The main conclusion of the report is that LCA comparisons should be made at the application level rather than the material level, so a comprehensive picture emerges of the environmental impact over the full life cycle.
“Even if a material has less environmental impact during production, it is not necessarily environmentally favorable,” says the report.
“Furthermore, advanced materials with a greater environmental impact in the production phase can have a much lower impact in the use phase due to [factors like] less weight, longer durability, lower maintenance frequency and lower thermal conductivity,” the report notes.
For windows, the report found that LCAs show no advantage for aluminum or wood, the main materials that compete against PVC.

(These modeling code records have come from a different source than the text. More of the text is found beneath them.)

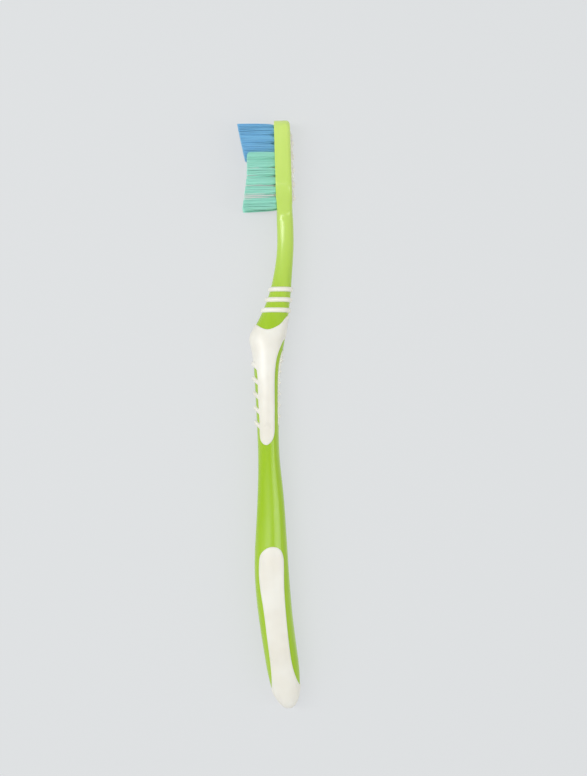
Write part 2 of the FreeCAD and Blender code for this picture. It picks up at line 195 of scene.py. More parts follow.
# Rows of a zone: share along it, front line as a share of the front reach, depth and width as shares
# of the zone's own
NECK_SHARES = (
    (0.00, 0.069, 1.00, 1.07),
    (0.22, 0.090, 0.99, 0.98),
    (0.50, -0.040, 1.09, 1.11),
    (0.72, -0.260, 1.32, 1.33),
    (0.89, -0.540, 1.62, 1.59),
)
REST_SHARES = (
    (0.09, -0.834, 0.93, 0.91),
    (0.39, -1.000, 1.00, 0.97),
    (0.78, -0.915, 0.88, 1.02),
)
THUMB_SHARES = (
    (0.12, -0.848, 1.07, 1.00),
    (0.43, -0.785, 0.96, 0.98),
    (0.76, -0.728, 0.90, 0.91),
)
WAIST_SHARES = (
    (0.10, -0.682, 0.93, 1.03),
    (0.47, -0.698, 1.11, 1.00),
    (0.83, -0.765, 1.30, 1.08),
)
TAIL_SHARES = (
    (0.12, -0.822, 0.99, 0.96),
    (0.41, -0.684, 1.00, 1.00),
    (0.67, -0.425, 0.97, 0.94),
    (0.83, -0.220, 0.89, 0.78),
    (0.925, 0.013, 0.68, 0.58),
    (0.977, 0.255, 0.41, 0.36),
    (1.00, 0.460, 0.14, 0.10),
)

# Outlines of the soft grips seen from the side: share along the grip's length, and share across the
# handle from its front line to its back line
THUMB_TOP_SHARES = (
    (-0.012, -0.30), (0.00, 0.01), (0.025, 0.21), (0.042, 0.44), (0.025, 0.64), (-0.012, 0.81),
    (-0.075, 0.98), (-0.108, 1.30),
)
THUMB_SIDE_SHARES = (
    (0.092, 1.30), (0.117, 0.99), (0.167, 0.924), (0.275, 0.837), (0.342, 0.827), (0.625, 0.828),
    (0.833, 0.82), (0.925, 0.775), (0.979, 0.61), (0.998, 0.41), (0.979, 0.22), (0.925, 0.135),
    (0.833, 0.142), (0.583, 0.13), (0.375, 0.12), (0.308, 0.015), (0.279, -0.30),
)
THUMB_SPAN_SHARES = (-0.13, 1.02)
STRIP_SHARES = (
    (0.150, 1.40), (0.204, 1.01), (0.258, 0.955), (0.392, 0.95), (0.625, 0.955), (0.792, 0.96),
    (0.85, 1.01), (0.90, 1.40),
)
STRIP_SPAN_SHARES = (0.12, 0.95)
TAIL_GRIP_SHARES = (
    (0.92, -0.60), (0.90, -0.08), (0.851, 0.058), (0.802, 0.11), (0.729, 0.148), (0.533, 0.18),
    (0.429, 0.19), (0.337, 0.176), (0.184, 0.134), (0.104, 0.143), (0.049, 0.185), (0.018, 0.307),
    (0.00, 0.556), (0.015, 0.77), (0.049, 0.854), (0.11, 0.87), (0.214, 0.844), (0.441, 0.818),
    (0.637, 0.796), (0.717, 0.808), (0.778, 0.857), (0.827, 0.935), (0.863, 1.05), (0.88, 1.50),
)
TAIL_SKIN_START_SHARE = -0.02

# Tufts: share along the bristle field, and for the edge ones the share of the edge reach
EDGE_SHARES = {
    "blue": ((0.088, 0.76), (0.19, 0.87), (0.29, 0.95)),
    "teal": ((0.38, 0.99), (0.47, 1.00), (0.573, 1.00), (0.676, 0.99), (0.786, 0.94), (0.898, 0.78)),
}
MIDDLE_SHARES = {
    "blue": (0.039, 0.139, 0.24, 0.345),
    "white": (0.432, 0.523, 0.625, 0.73, 0.844),
    "teal": (0.956,),
}

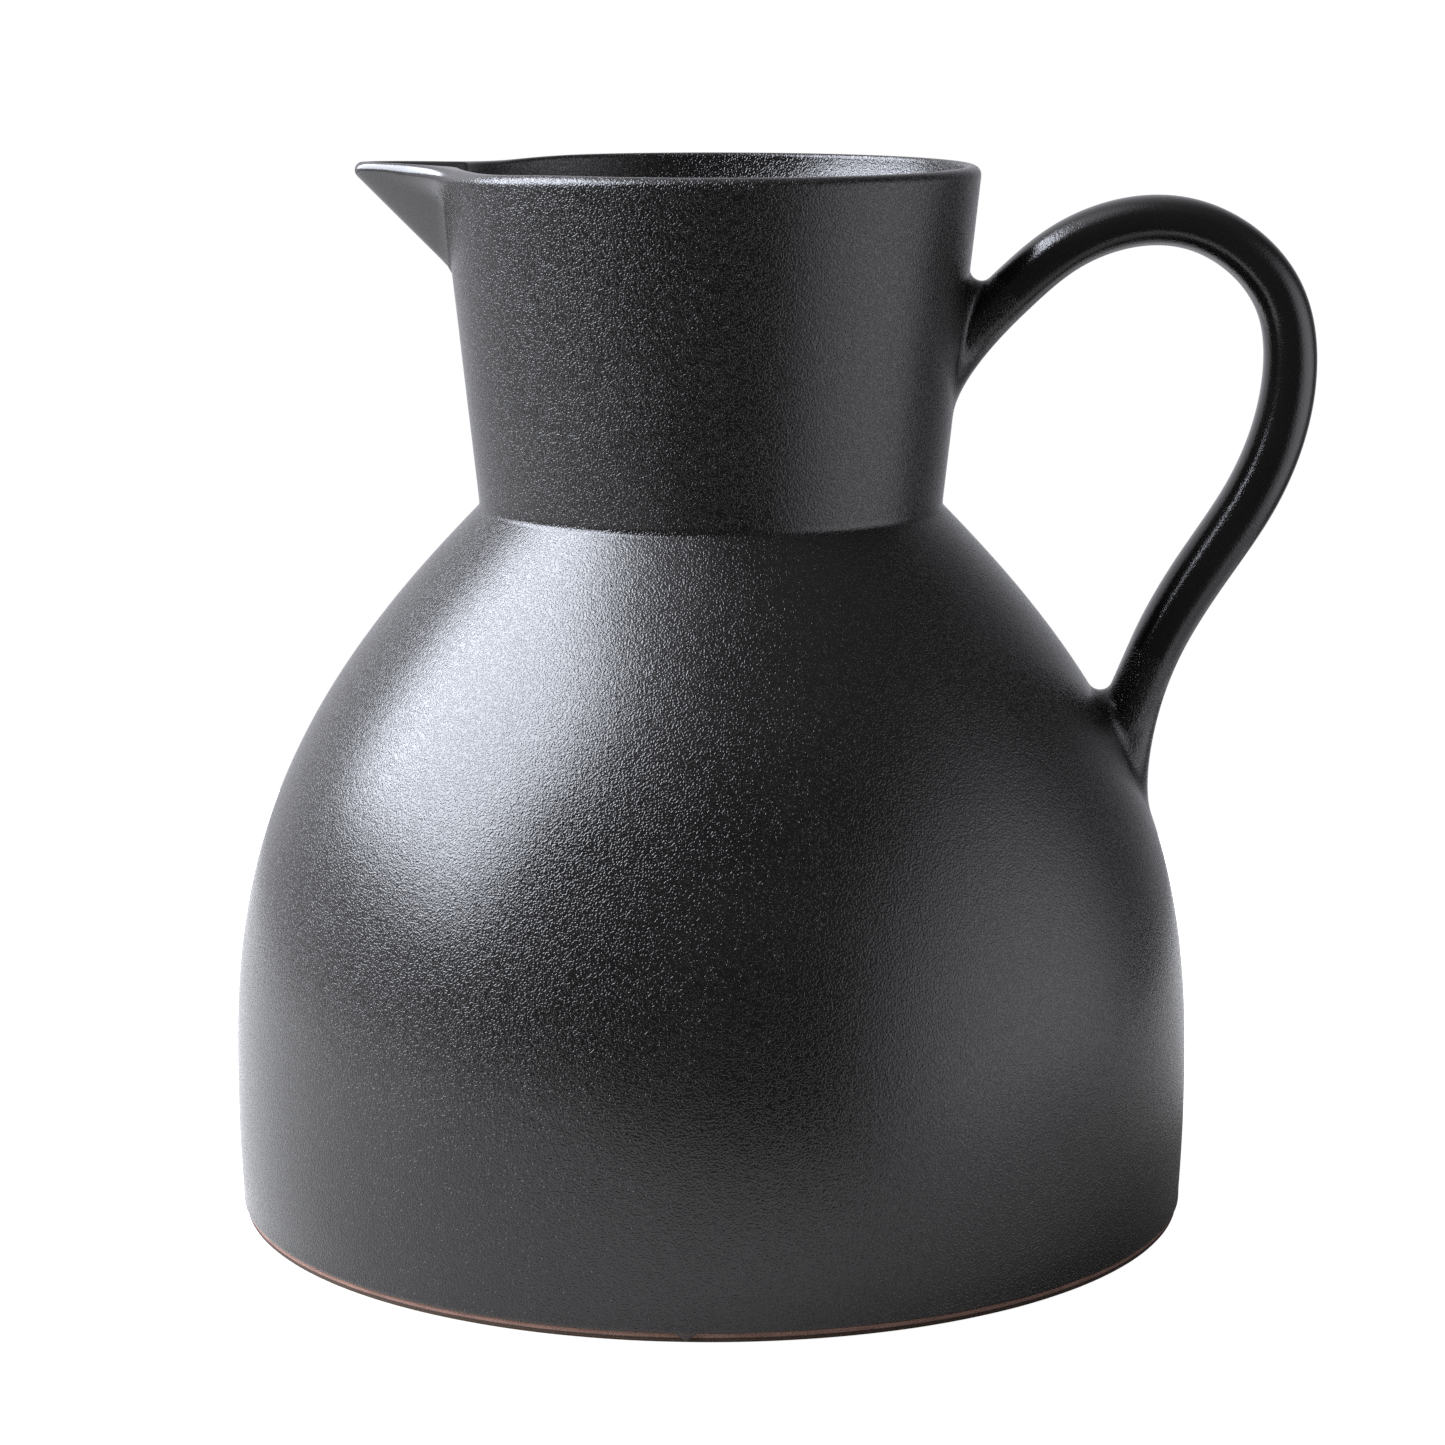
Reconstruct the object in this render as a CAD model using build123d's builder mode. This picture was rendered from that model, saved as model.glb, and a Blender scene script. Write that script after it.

“It appears that the most promising potential for lowering environmental impacts of windows is expected to be through the optimization of the design and specific construction process,” the report says. “[This] means increasing the quality of the windows with respect to their main function of saving heating energy in the use phase—e.g., by lowering the specific heat loss. Therefore, the choice of material is of rather minor importance.”
With regard to pipes, the report points out that some LCA studies see clear advantages for concrete and fiber cement pipes, while others perceive obvious benefits for PVC, polyethylene and other polymer pipes, and still other LCAs conclude that the material plays no role as long as it is not cast iron.
However, most studies exclude the digging, laying, installation and maintenance of pipes, which would favor PVC because of its relatively low weight and long durability.
Compared to bitumen systems in roofing applications, PVC and other polymers have lower environmental impacts because they are not as heavy, according to the report.
PVC producers want the Euro-pean Commission to accelerate the development of an EU policy on PVC. The Commission decided five years ago that a Europe-wide strategy on PVC is needed because of concerns about the material’s environmental compatibility.
“Before finalizing the strategy, the Commission wanted to carry out a number of studies and publish a Green Paper for public consultation,” explains Martyn Griffiths, VBinyl 2010’s communications manager. “This LCA study is the last step before the Com-mission issues its policy document, and there seems to be no reason why it should be delayed any longer.”
Last week, Greenpeace called on the Commission to promote alternative materials to PVC in light of the LCA report. Greenpeace says the report “clearly” shows that alternative materials are environmentally preferable to PVC in many applications.
“Comprehensive legislation is required to address the environmental problems inherent in the production, use and disposal of PVC,” the environmental group says in a statement. “Instead of looking for justifications to keep PVC on the market, the Commission should be seeking substitution of all PVC applications when-ever safer alternatives are available.”
However, Greenpeace is thought to be out of step with many other environmental nongovernmental organizations (NGOs) in Europe, which are now shifting their attention away from PVC and other individual materials.
Instead, they are concentrating on the registration, evaluation and authorization of chemicals (REACH) proposals of the Commission. These are currently going through the European Parliament and the Council of Ministers, which represents the governments of EU member states.
“The NGOs are looking more at chemicals in general instead of targeting PVC,” says Mr. Griffiths. “After the LCA report, this approach is likely to continue. From the point of view of environmental policy, things are looking promising for PVC.”
Meanwhile, PVC’s output in Eu-rope has risen by 4 percent in the first half of this year, according to Harriman Chemsult. The increase had been driven by stronger demand, particularly in Eastern Europe, and low inventories among converters.
Higher demand has helped push up PVC prices by about 15 percent since late last year. The improved market conditions contrast with the first half of 2003, when prices of suspension PVC fell by over 25 percent. Sales volumes in 2003 were flat.
“The sector is doing well after going through a poor patch,” says Mr. Harriman. “Demand for window profiles is excellent, especially because of growing sales in Eastern Europe.”
Now PVC producers are pushing for further price increases before the usual slowdown in demand during the summer. Prices for suspension PVC could reach close to €900 ($1,107) per metric ton, compared to slightly less than €700 in January.
“We need higher prices because the rising cost of chlorine and ethylene is affecting our margins,” says a marketing manager at one German PVC producer.